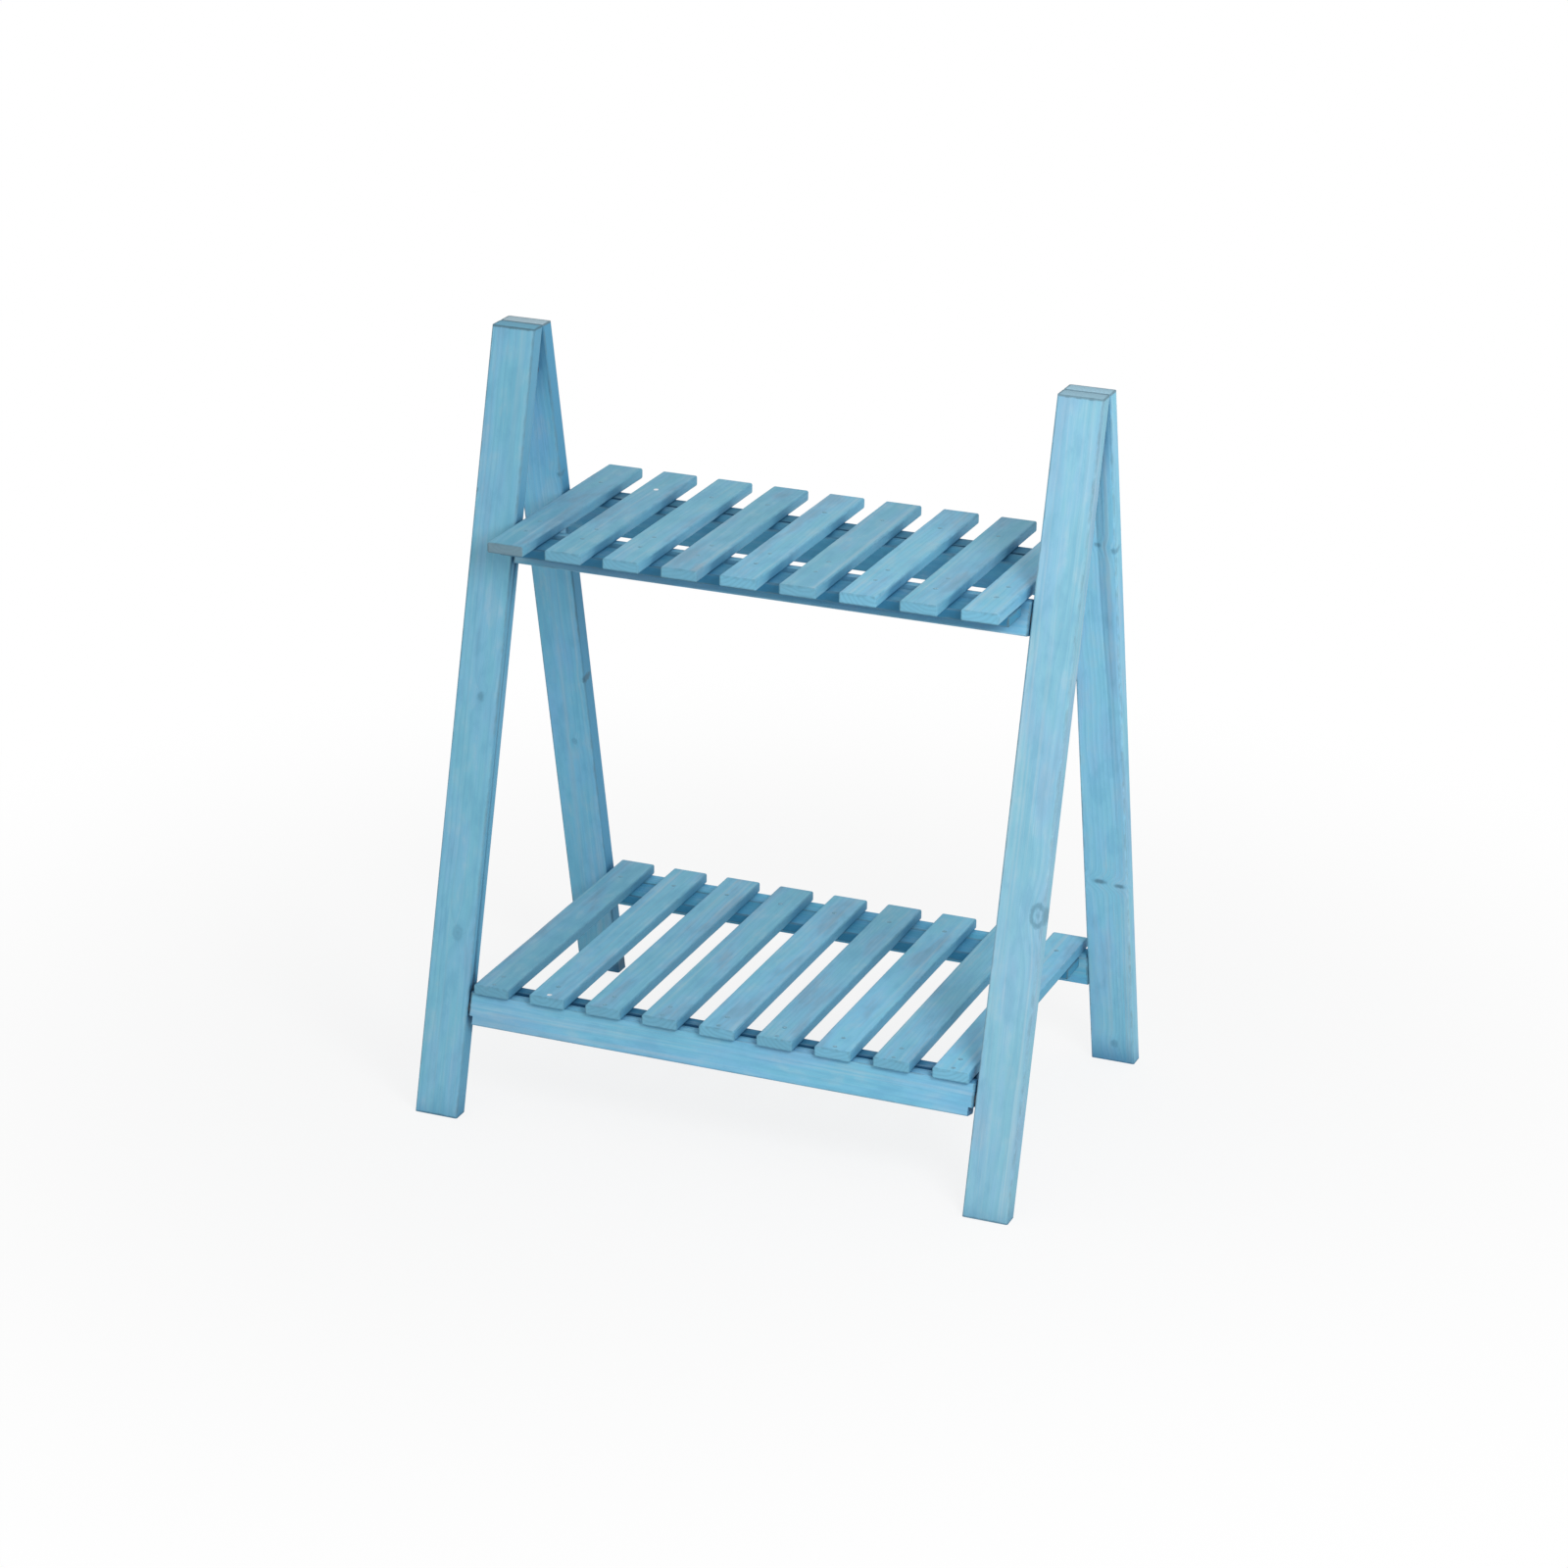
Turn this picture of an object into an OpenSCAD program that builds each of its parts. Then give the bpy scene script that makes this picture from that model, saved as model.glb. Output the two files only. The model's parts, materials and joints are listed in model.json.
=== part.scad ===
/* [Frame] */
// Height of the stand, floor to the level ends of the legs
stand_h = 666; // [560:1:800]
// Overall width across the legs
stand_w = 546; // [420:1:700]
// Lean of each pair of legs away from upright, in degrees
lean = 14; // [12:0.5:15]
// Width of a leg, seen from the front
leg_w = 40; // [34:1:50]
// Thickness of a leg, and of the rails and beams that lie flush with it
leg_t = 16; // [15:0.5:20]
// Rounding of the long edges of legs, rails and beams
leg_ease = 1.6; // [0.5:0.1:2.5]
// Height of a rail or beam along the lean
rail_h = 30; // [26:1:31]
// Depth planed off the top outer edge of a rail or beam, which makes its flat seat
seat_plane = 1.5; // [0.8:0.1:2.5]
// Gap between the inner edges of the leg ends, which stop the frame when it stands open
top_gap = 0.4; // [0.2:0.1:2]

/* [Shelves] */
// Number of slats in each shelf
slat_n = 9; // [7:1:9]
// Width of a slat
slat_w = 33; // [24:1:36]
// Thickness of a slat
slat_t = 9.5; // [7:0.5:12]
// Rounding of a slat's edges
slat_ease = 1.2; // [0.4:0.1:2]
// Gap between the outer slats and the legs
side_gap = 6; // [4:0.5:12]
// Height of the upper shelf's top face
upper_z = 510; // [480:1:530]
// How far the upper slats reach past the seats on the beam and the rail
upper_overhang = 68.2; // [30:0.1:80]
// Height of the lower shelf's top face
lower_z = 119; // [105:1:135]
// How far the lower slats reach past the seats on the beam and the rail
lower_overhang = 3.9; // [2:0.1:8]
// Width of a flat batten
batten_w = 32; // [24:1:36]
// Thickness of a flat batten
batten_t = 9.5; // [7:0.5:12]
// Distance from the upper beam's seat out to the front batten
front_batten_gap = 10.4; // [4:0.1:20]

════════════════

▶ _WHAT IS NEEDED_: Copy the lines from the start of the data verbatim, stopping after the line containing "top_gap = 0.4; // [0.2:0.1:2]".

▶ _OUTPUT OF THE EXERCISE_:
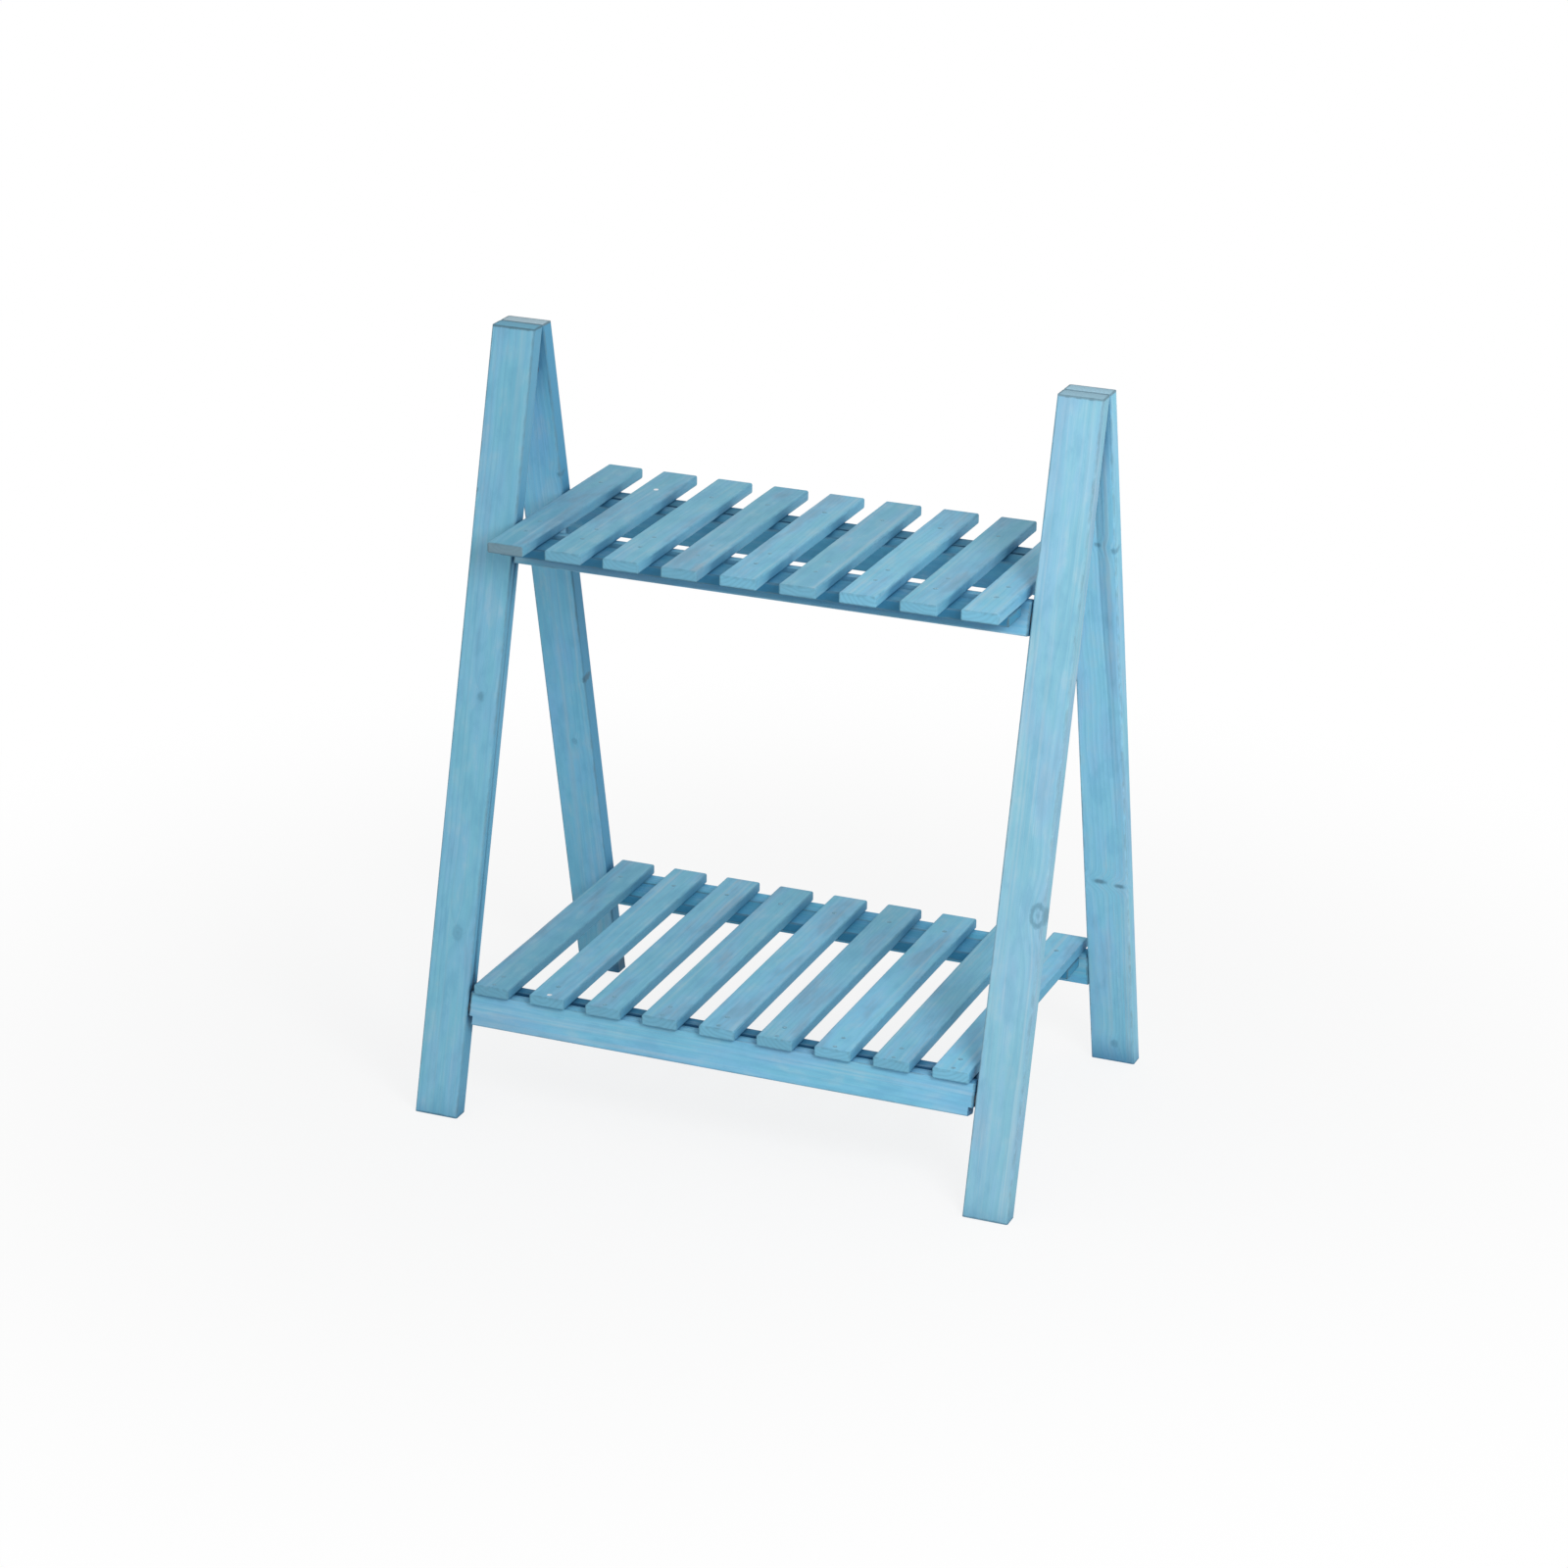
Turn this picture of an object into an OpenSCAD program that builds each of its parts. Then give the bpy scene script that makes this picture from that model, saved as model.glb. Output the two files only. The model's parts, materials and joints are listed in model.json.
=== part.scad ===
/* [Frame] */
// Height of the stand, floor to the level ends of the legs
stand_h = 666; // [560:1:800]
// Overall width across the legs
stand_w = 546; // [420:1:700]
// Lean of each pair of legs away from upright, in degrees
lean = 14; // [12:0.5:15]
// Width of a leg, seen from the front
leg_w = 40; // [34:1:50]
// Thickness of a leg, and of the rails and beams that lie flush with it
leg_t = 16; // [15:0.5:20]
// Rounding of the long edges of legs, rails and beams
leg_ease = 1.6; // [0.5:0.1:2.5]
// Height of a rail or beam along the lean
rail_h = 30; // [26:1:31]
// Depth planed off the top outer edge of a rail or beam, which makes its flat seat
seat_plane = 1.5; // [0.8:0.1:2.5]
// Gap between the inner edges of the leg ends, which stop the frame when it stands open
top_gap = 0.4; // [0.2:0.1:2]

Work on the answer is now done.